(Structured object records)
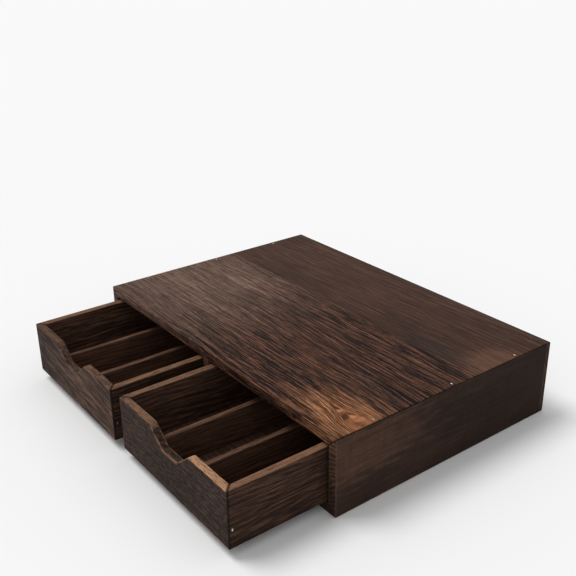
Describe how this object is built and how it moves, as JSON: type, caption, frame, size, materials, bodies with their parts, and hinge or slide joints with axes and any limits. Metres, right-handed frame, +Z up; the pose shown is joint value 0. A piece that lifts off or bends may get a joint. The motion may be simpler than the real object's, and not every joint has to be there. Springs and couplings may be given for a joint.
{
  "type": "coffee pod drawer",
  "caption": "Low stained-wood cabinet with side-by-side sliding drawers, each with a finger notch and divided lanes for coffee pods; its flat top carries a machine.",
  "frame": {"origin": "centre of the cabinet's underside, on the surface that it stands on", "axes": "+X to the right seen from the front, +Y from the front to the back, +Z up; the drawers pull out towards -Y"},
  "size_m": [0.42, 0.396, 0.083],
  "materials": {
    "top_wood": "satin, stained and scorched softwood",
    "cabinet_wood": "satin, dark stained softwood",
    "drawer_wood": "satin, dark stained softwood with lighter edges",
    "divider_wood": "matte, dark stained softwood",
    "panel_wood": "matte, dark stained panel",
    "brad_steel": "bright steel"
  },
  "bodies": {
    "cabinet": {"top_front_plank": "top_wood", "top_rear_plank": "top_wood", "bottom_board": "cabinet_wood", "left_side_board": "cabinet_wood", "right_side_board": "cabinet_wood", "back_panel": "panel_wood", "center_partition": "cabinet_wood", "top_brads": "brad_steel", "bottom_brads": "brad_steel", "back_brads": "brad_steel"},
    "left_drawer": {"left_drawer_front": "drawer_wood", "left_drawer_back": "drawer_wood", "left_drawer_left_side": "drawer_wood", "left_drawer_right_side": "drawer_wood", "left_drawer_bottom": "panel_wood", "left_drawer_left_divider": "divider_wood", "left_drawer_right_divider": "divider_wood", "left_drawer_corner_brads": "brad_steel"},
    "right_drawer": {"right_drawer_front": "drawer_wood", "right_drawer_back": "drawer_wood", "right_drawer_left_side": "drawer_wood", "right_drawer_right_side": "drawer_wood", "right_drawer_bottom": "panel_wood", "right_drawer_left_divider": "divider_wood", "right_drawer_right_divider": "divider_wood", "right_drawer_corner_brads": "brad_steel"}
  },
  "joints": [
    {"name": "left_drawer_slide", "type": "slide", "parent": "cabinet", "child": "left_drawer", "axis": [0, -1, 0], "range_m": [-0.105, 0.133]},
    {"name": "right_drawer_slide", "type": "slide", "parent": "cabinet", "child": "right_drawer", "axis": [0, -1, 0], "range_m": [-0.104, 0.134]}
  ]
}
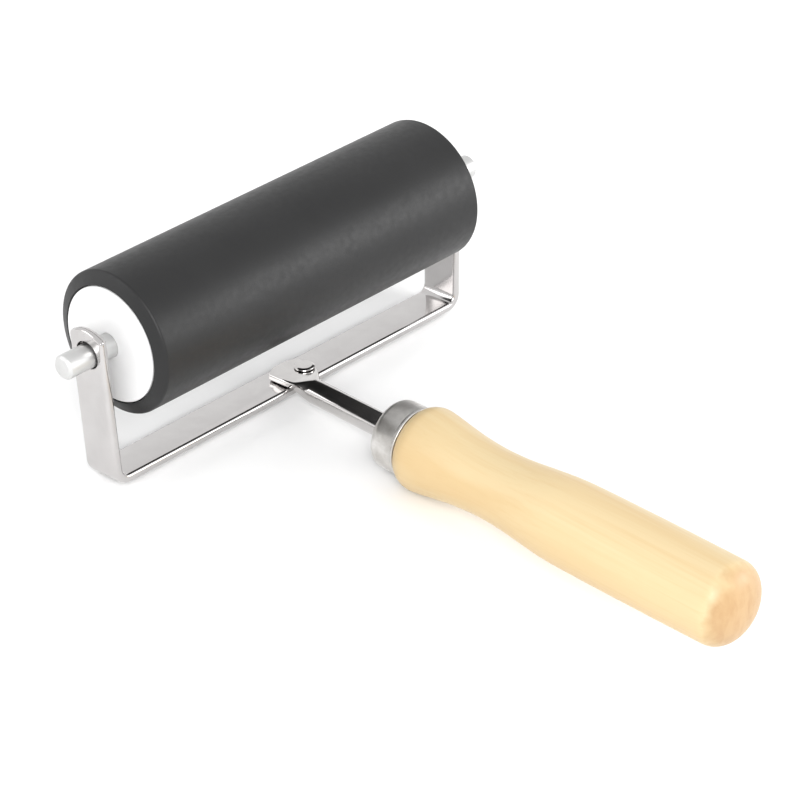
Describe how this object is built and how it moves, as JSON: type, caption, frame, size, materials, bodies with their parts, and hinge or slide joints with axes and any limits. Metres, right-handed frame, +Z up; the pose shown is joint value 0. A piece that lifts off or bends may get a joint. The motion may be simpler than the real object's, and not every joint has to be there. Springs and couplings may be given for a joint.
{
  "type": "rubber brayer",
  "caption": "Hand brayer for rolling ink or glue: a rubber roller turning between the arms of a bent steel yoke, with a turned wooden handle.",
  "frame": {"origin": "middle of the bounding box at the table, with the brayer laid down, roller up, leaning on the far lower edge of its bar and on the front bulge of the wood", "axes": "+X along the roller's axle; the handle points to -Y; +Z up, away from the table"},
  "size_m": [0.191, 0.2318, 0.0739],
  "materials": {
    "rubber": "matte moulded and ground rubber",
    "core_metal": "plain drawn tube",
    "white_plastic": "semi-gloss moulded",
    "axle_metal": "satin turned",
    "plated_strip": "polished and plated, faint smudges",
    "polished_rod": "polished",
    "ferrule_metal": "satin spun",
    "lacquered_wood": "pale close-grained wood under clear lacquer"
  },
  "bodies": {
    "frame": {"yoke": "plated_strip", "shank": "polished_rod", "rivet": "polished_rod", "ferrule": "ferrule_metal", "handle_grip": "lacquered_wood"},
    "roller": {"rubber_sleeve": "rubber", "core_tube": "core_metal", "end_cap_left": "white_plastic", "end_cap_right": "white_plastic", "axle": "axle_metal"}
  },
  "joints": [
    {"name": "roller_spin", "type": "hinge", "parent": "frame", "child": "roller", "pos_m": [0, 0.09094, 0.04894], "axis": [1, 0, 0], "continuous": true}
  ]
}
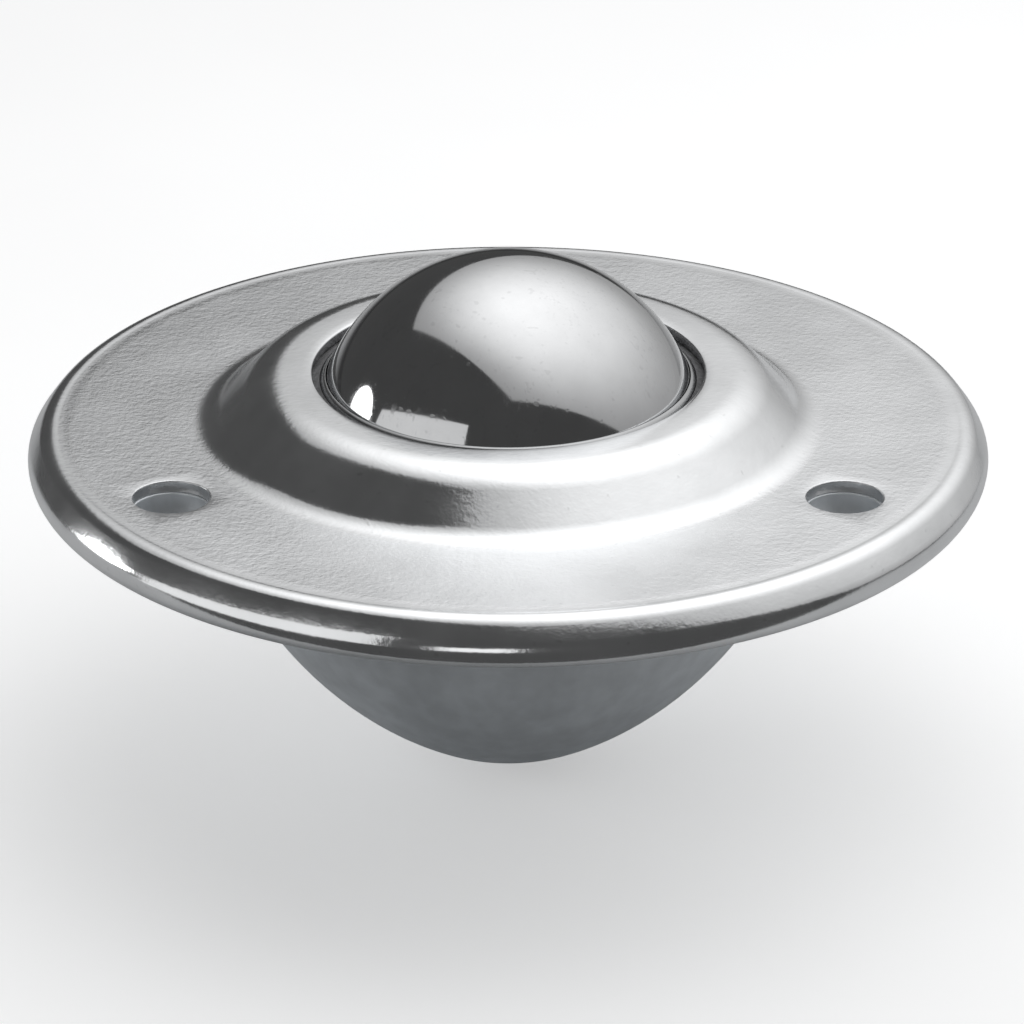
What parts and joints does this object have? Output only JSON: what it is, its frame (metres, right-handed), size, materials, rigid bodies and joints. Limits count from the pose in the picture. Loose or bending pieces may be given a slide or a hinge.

▸ **Work to be completed**
Search the entries for the word "with", then list each line that holds it.

▸ **Output for this exercise**
Describe how this object is built and how it moves, as JSON: type, caption, frame, size, materials, bodies with their parts, and hinge or slide joints with axes and any limits. Metres, right-handed frame, +Z up; the pose shown is joint value 0. A piece that lifts off or bends may get a joint. The motion may be simpler than the real object's, and not every joint has to be there. Springs and couplings may be given for a joint.
  "caption": "Low stained-wood cabinet with side-by-side sliding drawers, each with a finger notch and divided lanes for coffee pods; its flat top carries a machine.",
    "drawer_wood": "satin, dark stained softwood with lighter edges",
Describe how this object is built and how it moves, as JSON: type, caption, frame, size, materials, bodies with their parts, and hinge or slide joints with axes and any limits. Metres, right-handed frame, +Z up; the pose shown is joint value 0. A piece that lifts off or bends may get a joint. The motion may be simpler than the real object's, and not every joint has to be there. Springs and couplings may be given for a joint.
  "caption": "Hand brayer for rolling ink or glue: a rubber roller turning between the arms of a bent steel yoke, with a turned wooden handle.",
  "frame": {"origin": "middle of the bounding box at the table, with the brayer laid down, roller up, leaning on the far lower edge of its bar and on the front bulge of the wood", "axes": "+X along the roller's axle; the handle points to -Y; +Z up, away from the table"},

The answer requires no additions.